The first fliers went up Christmas Day. The family did not open gifts,  relatives said.
"Christmas is over for us," said Brent Rocha, Peterson's  brother.
"We all feel empty and want our sister returned."


Family members and volunteers came in from around California.
The family had been using the Peterson home as a headquarters for the
volunteer effort. Thursday afternoon, organizers moved the operation to the
Red Lion Hotel on Sisk Road to give the family privacy and to offer a centralized
location with more phone lines, said Rene Tomlinson, a
friend of the family.

Sharon Rocha, Laci Peterson's mother, said her son-in-law was
"overwhelmed by the support of the community.  "Other family members
said Scott Peterson did not want to speak with reporters.


The Police Department set up a command post of its own at East La Loma Park.

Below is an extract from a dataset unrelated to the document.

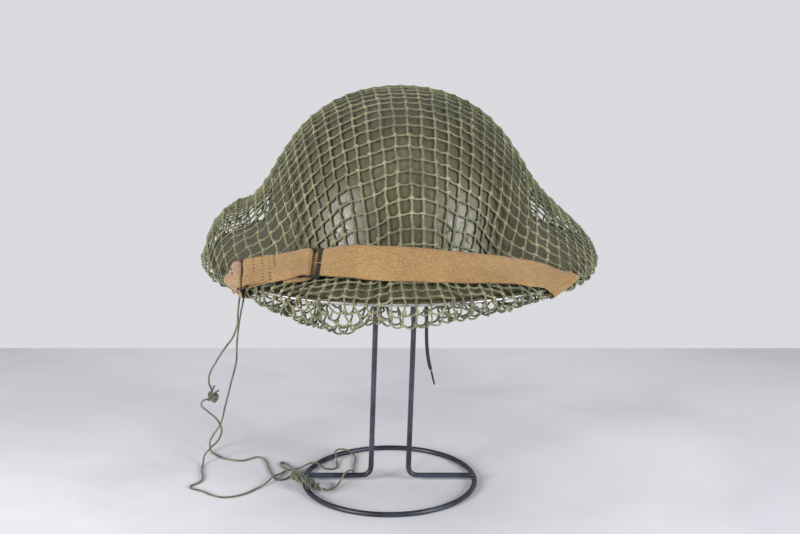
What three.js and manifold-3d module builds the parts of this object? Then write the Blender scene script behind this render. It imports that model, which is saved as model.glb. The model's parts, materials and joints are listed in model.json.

The search continued until after dark Thursday. Early in the day, teams of officers performed a
grid-pattern search in and along Dry Creek, spacing themselves evenly and slowly while walking
across fields and paths, and through small orchards and through the water, in the hope of finding clues.


Police said earlier in the investigation that people reported seeing someone
believed to be Peterson in the park about 10 a.m. Tuesday. Walter
Collinge, an avid bicyclist, said he often saw Peterson walking along the path.


He skipped his bike ride Tuesday. "I wish I had been down there then.
Maybe I could have prevented something from happening."


The park seemed to have less than a normal-sized crowd
Thursday, and the people there expressed concern.


"The only reason I came down to the park to jog today was I figured it was
safer than normal with all the police here searching," said Becky Ballantyne,
a Turlock resident who jogs on her lunch breaks from her Modesto job.


"But after this, I'm not going to jog here again until I hear something different."